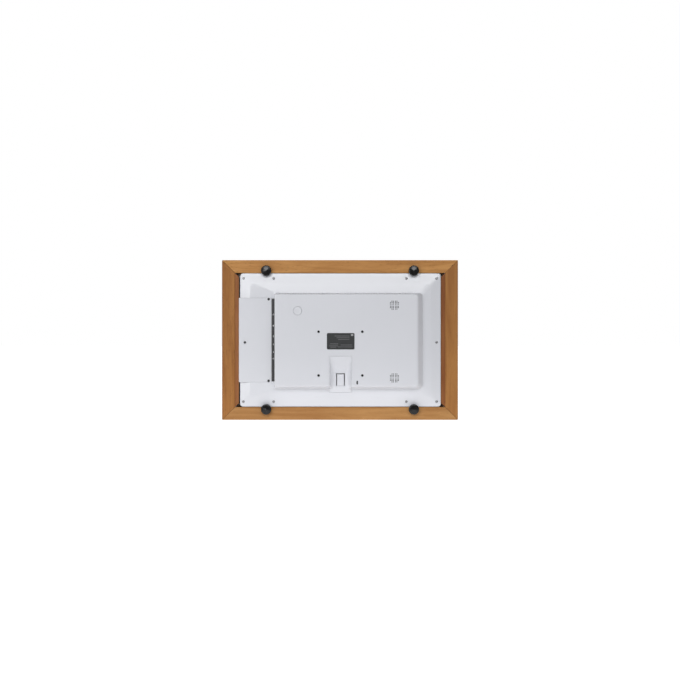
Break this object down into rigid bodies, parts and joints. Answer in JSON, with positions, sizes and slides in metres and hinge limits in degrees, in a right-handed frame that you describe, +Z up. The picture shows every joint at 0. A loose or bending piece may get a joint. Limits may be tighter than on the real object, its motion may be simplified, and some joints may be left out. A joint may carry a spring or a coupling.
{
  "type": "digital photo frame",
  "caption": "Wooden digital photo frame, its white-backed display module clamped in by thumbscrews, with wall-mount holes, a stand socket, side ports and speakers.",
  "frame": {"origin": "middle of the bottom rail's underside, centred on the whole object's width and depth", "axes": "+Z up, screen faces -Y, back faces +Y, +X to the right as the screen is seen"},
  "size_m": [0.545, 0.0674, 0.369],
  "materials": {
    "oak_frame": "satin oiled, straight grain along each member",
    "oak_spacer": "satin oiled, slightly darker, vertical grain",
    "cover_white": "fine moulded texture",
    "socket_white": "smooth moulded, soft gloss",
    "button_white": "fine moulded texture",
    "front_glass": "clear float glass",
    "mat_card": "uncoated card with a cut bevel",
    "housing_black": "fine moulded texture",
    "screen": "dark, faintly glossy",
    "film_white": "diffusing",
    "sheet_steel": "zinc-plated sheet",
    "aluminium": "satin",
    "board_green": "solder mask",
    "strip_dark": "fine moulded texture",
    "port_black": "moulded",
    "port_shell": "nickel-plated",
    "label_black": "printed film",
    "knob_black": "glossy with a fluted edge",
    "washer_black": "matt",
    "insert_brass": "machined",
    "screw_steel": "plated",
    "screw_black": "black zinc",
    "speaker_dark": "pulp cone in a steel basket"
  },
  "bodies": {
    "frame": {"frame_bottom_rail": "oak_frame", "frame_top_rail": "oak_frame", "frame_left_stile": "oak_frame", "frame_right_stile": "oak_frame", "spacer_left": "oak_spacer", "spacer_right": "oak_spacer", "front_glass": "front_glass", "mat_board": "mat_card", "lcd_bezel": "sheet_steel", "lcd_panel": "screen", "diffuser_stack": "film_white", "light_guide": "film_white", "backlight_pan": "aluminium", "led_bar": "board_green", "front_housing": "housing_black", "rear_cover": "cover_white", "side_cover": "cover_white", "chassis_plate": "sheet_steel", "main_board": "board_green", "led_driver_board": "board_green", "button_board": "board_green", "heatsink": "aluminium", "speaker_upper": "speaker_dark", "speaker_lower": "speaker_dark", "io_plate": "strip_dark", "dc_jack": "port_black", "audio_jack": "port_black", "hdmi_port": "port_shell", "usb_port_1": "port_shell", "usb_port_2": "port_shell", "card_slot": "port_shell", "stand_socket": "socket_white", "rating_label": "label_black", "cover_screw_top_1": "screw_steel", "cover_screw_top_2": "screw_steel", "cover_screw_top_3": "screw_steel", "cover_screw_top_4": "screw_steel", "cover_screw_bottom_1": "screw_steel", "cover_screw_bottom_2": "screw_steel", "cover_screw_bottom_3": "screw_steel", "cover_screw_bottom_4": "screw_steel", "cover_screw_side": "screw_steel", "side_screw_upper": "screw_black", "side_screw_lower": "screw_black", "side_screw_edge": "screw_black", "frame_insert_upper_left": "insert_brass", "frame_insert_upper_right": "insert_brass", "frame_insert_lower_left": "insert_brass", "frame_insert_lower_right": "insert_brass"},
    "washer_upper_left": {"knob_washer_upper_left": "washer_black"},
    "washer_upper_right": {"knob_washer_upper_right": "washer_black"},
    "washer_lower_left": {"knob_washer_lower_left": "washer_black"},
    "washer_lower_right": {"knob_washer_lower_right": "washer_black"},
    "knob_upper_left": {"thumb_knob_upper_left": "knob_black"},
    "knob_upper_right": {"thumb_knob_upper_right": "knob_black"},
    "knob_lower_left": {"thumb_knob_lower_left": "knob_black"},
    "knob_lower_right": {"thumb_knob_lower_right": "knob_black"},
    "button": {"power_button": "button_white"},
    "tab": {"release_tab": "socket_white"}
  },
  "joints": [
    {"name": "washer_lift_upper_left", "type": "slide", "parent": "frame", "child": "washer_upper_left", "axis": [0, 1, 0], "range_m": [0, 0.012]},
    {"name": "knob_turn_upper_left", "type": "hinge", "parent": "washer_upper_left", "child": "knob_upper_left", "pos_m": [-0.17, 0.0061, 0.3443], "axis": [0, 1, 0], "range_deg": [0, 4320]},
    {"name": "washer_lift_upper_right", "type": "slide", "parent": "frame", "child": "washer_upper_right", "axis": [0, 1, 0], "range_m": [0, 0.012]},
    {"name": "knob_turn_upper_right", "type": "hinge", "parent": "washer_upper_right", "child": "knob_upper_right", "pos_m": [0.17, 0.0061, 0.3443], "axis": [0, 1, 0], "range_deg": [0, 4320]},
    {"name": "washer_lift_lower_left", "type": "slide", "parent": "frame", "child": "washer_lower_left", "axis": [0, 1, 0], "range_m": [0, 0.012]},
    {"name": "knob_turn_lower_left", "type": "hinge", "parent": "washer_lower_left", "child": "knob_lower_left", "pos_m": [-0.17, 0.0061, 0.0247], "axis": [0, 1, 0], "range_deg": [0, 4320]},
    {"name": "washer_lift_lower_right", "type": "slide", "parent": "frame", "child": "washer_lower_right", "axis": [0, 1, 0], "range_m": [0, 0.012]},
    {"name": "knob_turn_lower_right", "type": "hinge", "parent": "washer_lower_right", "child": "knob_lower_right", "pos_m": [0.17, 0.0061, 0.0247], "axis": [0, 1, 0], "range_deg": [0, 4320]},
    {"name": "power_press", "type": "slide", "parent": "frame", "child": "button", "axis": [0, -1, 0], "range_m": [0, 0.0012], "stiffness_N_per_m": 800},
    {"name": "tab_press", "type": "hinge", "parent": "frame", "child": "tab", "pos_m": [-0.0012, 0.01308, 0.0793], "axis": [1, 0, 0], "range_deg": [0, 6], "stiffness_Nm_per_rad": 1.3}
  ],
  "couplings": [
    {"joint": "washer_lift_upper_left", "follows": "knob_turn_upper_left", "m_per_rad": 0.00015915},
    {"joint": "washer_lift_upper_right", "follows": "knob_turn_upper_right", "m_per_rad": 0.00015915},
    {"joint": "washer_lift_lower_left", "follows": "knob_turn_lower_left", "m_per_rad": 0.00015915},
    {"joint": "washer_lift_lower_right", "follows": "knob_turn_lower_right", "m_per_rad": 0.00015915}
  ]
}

REQUEST | Copy down the whole of the data above, matching it exactly.

RESULT |
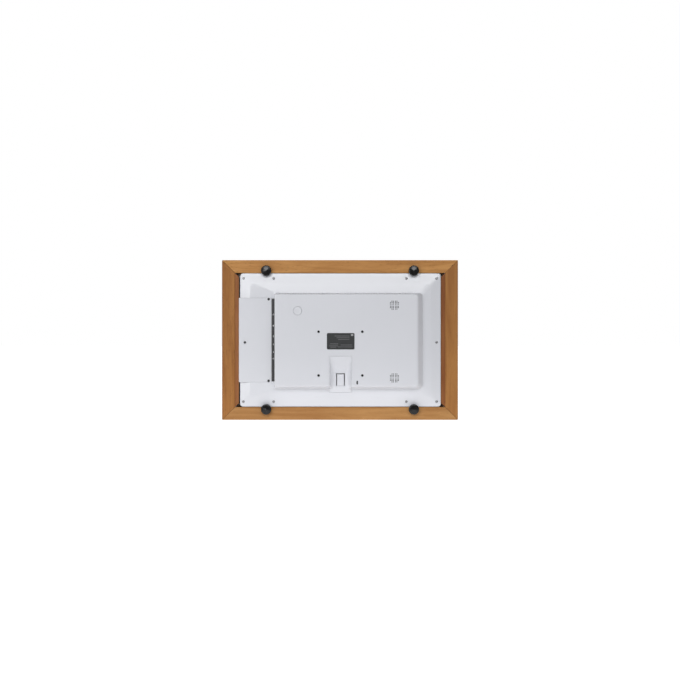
Break this object down into rigid bodies, parts and joints. Answer in JSON, with positions, sizes and slides in metres and hinge limits in degrees, in a right-handed frame that you describe, +Z up. The picture shows every joint at 0. A loose or bending piece may get a joint. Limits may be tighter than on the real object, its motion may be simplified, and some joints may be left out. A joint may carry a spring or a coupling.
{
  "type": "digital photo frame",
  "caption": "Wooden digital photo frame, its white-backed display module clamped in by thumbscrews, with wall-mount holes, a stand socket, side ports and speakers.",
  "frame": {"origin": "middle of the bottom rail's underside, centred on the whole object's width and depth", "axes": "+Z up, screen faces -Y, back faces +Y, +X to the right as the screen is seen"},
  "size_m": [0.545, 0.0674, 0.369],
  "materials": {
    "oak_frame": "satin oiled, straight grain along each member",
    "oak_spacer": "satin oiled, slightly darker, vertical grain",
    "cover_white": "fine moulded texture",
    "socket_white": "smooth moulded, soft gloss",
    "button_white": "fine moulded texture",
    "front_glass": "clear float glass",
    "mat_card": "uncoated card with a cut bevel",
    "housing_black": "fine moulded texture",
    "screen": "dark, faintly glossy",
    "film_white": "diffusing",
    "sheet_steel": "zinc-plated sheet",
    "aluminium": "satin",
    "board_green": "solder mask",
    "strip_dark": "fine moulded texture",
    "port_black": "moulded",
    "port_shell": "nickel-plated",
    "label_black": "printed film",
    "knob_black": "glossy with a fluted edge",
    "washer_black": "matt",
    "insert_brass": "machined",
    "screw_steel": "plated",
    "screw_black": "black zinc",
    "speaker_dark": "pulp cone in a steel basket"
  },
  "bodies": {
    "frame": {"frame_bottom_rail": "oak_frame", "frame_top_rail": "oak_frame", "frame_left_stile": "oak_frame", "frame_right_stile": "oak_frame", "spacer_left": "oak_spacer", "spacer_right": "oak_spacer", "front_glass": "front_glass", "mat_board": "mat_card", "lcd_bezel": "sheet_steel", "lcd_panel": "screen", "diffuser_stack": "film_white", "light_guide": "film_white", "backlight_pan": "aluminium", "led_bar": "board_green", "front_housing": "housing_black", "rear_cover": "cover_white", "side_cover": "cover_white", "chassis_plate": "sheet_steel", "main_board": "board_green", "led_driver_board": "board_green", "button_board": "board_green", "heatsink": "aluminium", "speaker_upper": "speaker_dark", "speaker_lower": "speaker_dark", "io_plate": "strip_dark", "dc_jack": "port_black", "audio_jack": "port_black", "hdmi_port": "port_shell", "usb_port_1": "port_shell", "usb_port_2": "port_shell", "card_slot": "port_shell", "stand_socket": "socket_white", "rating_label": "label_black", "cover_screw_top_1": "screw_steel", "cover_screw_top_2": "screw_steel", "cover_screw_top_3": "screw_steel", "cover_screw_top_4": "screw_steel", "cover_screw_bottom_1": "screw_steel", "cover_screw_bottom_2": "screw_steel", "cover_screw_bottom_3": "screw_steel", "cover_screw_bottom_4": "screw_steel", "cover_screw_side": "screw_steel", "side_screw_upper": "screw_black", "side_screw_lower": "screw_black", "side_screw_edge": "screw_black", "frame_insert_upper_left": "insert_brass", "frame_insert_upper_right": "insert_brass", "frame_insert_lower_left": "insert_brass", "frame_insert_lower_right": "insert_brass"},
    "washer_upper_left": {"knob_washer_upper_left": "washer_black"},
    "washer_upper_right": {"knob_washer_upper_right": "washer_black"},
    "washer_lower_left": {"knob_washer_lower_left": "washer_black"},
    "washer_lower_right": {"knob_washer_lower_right": "washer_black"},
    "knob_upper_left": {"thumb_knob_upper_left": "knob_black"},
    "knob_upper_right": {"thumb_knob_upper_right": "knob_black"},
    "knob_lower_left": {"thumb_knob_lower_left": "knob_black"},
    "knob_lower_right": {"thumb_knob_lower_right": "knob_black"},
    "button": {"power_button": "button_white"},
    "tab": {"release_tab": "socket_white"}
  },
  "joints": [
    {"name": "washer_lift_upper_left", "type": "slide", "parent": "frame", "child": "washer_upper_left", "axis": [0, 1, 0], "range_m": [0, 0.012]},
    {"name": "knob_turn_upper_left", "type": "hinge", "parent": "washer_upper_left", "child": "knob_upper_left", "pos_m": [-0.17, 0.0061, 0.3443], "axis": [0, 1, 0], "range_deg": [0, 4320]},
    {"name": "washer_lift_upper_right", "type": "slide", "parent": "frame", "child": "washer_upper_right", "axis": [0, 1, 0], "range_m": [0, 0.012]},
    {"name": "knob_turn_upper_right", "type": "hinge", "parent": "washer_upper_right", "child": "knob_upper_right", "pos_m": [0.17, 0.0061, 0.3443], "axis": [0, 1, 0], "range_deg": [0, 4320]},
    {"name": "washer_lift_lower_left", "type": "slide", "parent": "frame", "child": "washer_lower_left", "axis": [0, 1, 0], "range_m": [0, 0.012]},
    {"name": "knob_turn_lower_left", "type": "hinge", "parent": "washer_lower_left", "child": "knob_lower_left", "pos_m": [-0.17, 0.0061, 0.0247], "axis": [0, 1, 0], "range_deg": [0, 4320]},
    {"name": "washer_lift_lower_right", "type": "slide", "parent": "frame", "child": "washer_lower_right", "axis": [0, 1, 0], "range_m": [0, 0.012]},
    {"name": "knob_turn_lower_right", "type": "hinge", "parent": "washer_lower_right", "child": "knob_lower_right", "pos_m": [0.17, 0.0061, 0.0247], "axis": [0, 1, 0], "range_deg": [0, 4320]},
    {"name": "power_press", "type": "slide", "parent": "frame", "child": "button", "axis": [0, -1, 0], "range_m": [0, 0.0012], "stiffness_N_per_m": 800},
    {"name": "tab_press", "type": "hinge", "parent": "frame", "child": "tab", "pos_m": [-0.0012, 0.01308, 0.0793], "axis": [1, 0, 0], "range_deg": [0, 6], "stiffness_Nm_per_rad": 1.3}
  ],
  "couplings": [
    {"joint": "washer_lift_upper_left", "follows": "knob_turn_upper_left", "m_per_rad": 0.00015915},
    {"joint": "washer_lift_upper_right", "follows": "knob_turn_upper_right", "m_per_rad": 0.00015915},
    {"joint": "washer_lift_lower_left", "follows": "knob_turn_lower_left", "m_per_rad": 0.00015915},
    {"joint": "washer_lift_lower_right", "follows": "knob_turn_lower_right", "m_per_rad": 0.00015915}
  ]
}